1980’lerin sonlarıydı. Yine mahalli hizmetimizde güzel bir ivme yakalamıştık.
Hem gazete tirajımız artmış hem de branşa göre dersler yapmaya başlamıştık. Derslerimize her kesimden yoğun katılımlar oluyordu. Bu arada meşrep ayrılıkları da uç vermeye başladı. Sanki bir yerlerden düğmeye basılmış gibi tahammülsüzlükler artıyordu.
Yeni yeni palazlandırılmaya çalışılan bir akım, bir gruplaşma hissediliyordu. Bu grupta canla başla gayret gösteren arkadaşlar, güya siyasetten uzak ve toplumun ürkmeyeceği bir modelle hizmet ettiklerini düşünüyorlardı. Bu fedakâr ve hamiyetli arkadaşlar, her yere gidip herkesle diyalog kurup; hizmet-i imaniyeyi şahlandırmak istiyorlardı. Zahiren bakıldığında kulağa hoş gelen ve toplumun özlemini duyduğu bir şeyler vardı!
Zaman zaman bize gelip, böyle olmuyor biz farklı bir model başlatacağız, ayrı ders koyacağız diyorlardı. Baktık huzursuzluk çıkarıyorlar, peki dedik. Ancak bunu yapanlardan özellikle rica ettik ki; bizim ders günlerimizle çakışmayacak şekilde davransınlar. İstediğiniz günlerde, istediğiniz yerlerde, istediğiniz kişilerle sohbet yapın; ama aynı gün ve aynı saatlerde olmasın dedik. He hı kem küm dediler gittiler.
Bir gün bir derste baktık ki, cemaatin neredeyse yarısı yok. Nerede bu arkadaşlar dedik, “onlar filancalarla farklı bir sohbet koydular” cevabını aldık. Aynı gün aynı saate sohbet koymuşlar. Nur hizmetine gönül verenleri, ya oraya ya da buraya tercihine zorlamışlardı. Hâlbuki biz kendilerinden, farklı gün de yapmalarını rica etmiştik. Olabilir ki, bazıları farklı bir modelden istifade edebilirlerdi. Üstadımızın “Hem ihlâs ve hakperestlik ise, Müslümanların nereden ve kimden olursa olsun istifadelerine taraftar olmaktır.” düsturuna uygun hareket etmiştik.

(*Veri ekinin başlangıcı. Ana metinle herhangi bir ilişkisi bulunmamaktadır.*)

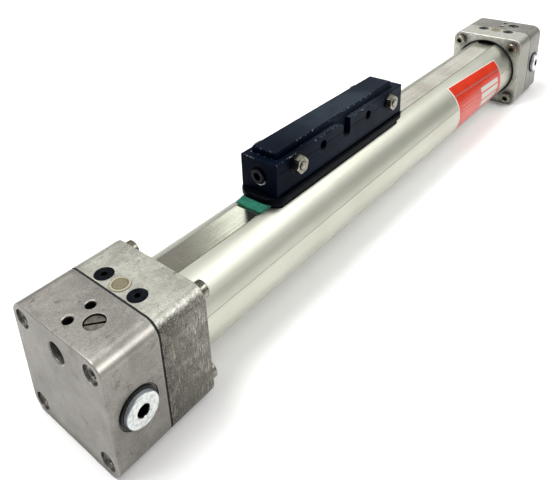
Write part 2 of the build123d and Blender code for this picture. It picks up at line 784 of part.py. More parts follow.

Bu işi organize edenlere neden böyle aynı güne koyduklarını sorduk, aldığımız cevap “böyle münasip gördük (hâlbuki talimatlı olduğu açıktı)” oldu. Nurcular arasındaki bazı hassasiyetleri kullanmışlardı. İşin özü suret-i haktan görünüp cemaati bölmekti. Ne fayda ki; toplum bunu 30 sene sonra görebildi. Zor dostum zor, öngörmek zor, önceden görmek zor. Fakat bu toplumda, en zoru da; öngörülü olmak. Çünkü senin öngörebildiğini millet otuz sene sonra görüyor. Yeni Asya olmak, Yeni Asya’da kalmak hakikaten çok zor. Allah sabrımızı arttırsın.
Baktık ki, bir kere daha Üstadımız Said Nursî Hazretleri’nin “Şimdi en ziyade bizi ve Nurları vurmak ve sarsmak için en fena plan, Nur Talebelerini birbirinden soğutmak ve usandırmak ve meşreb ve fikir cihetinde birbirinden ayırmaktır.” diye telâş ettiği ve korktuğu tuzak işletilmişti. Yazık oldu, hem de çok.
O yıllarda bir yıl Manchester’de kaldım. Bir gün üniversitede sınıfa girdiğimde, yeşil tahtada bir Türk atasözünün yazılı olduğunu gördüm. Yazıyı sevgili dostum Peter yazmış. Belli ki bizi iyi gözlemlemiş. Yazı şöyleydi: “The experience is a very expensive teacher, But stupid people has no other CHANCE.” Aradan 28 sene geçti, ama hâlâ bir şeyler değişmedi, Allah sonumuzu hayreylesin. İnşallah.
Ben toplumu ve benim dışımda herkesi tenzih ederim. Fakat gelin bir İngiliz’in gördüğünü biz de görelim. Deneme yanılmayı bırakalım ve Üstadımızın ikazlarını kulak ardı etmeyelim. Oyun kuranlar ve oynayanlar her zaman olacaktır. Ama oyuna gelmeye ve oyunları sonradan fark etmeye bir son verelim. Birlik beraberlimiz İttihad-ı İslâma maya olsun. Vesselâm.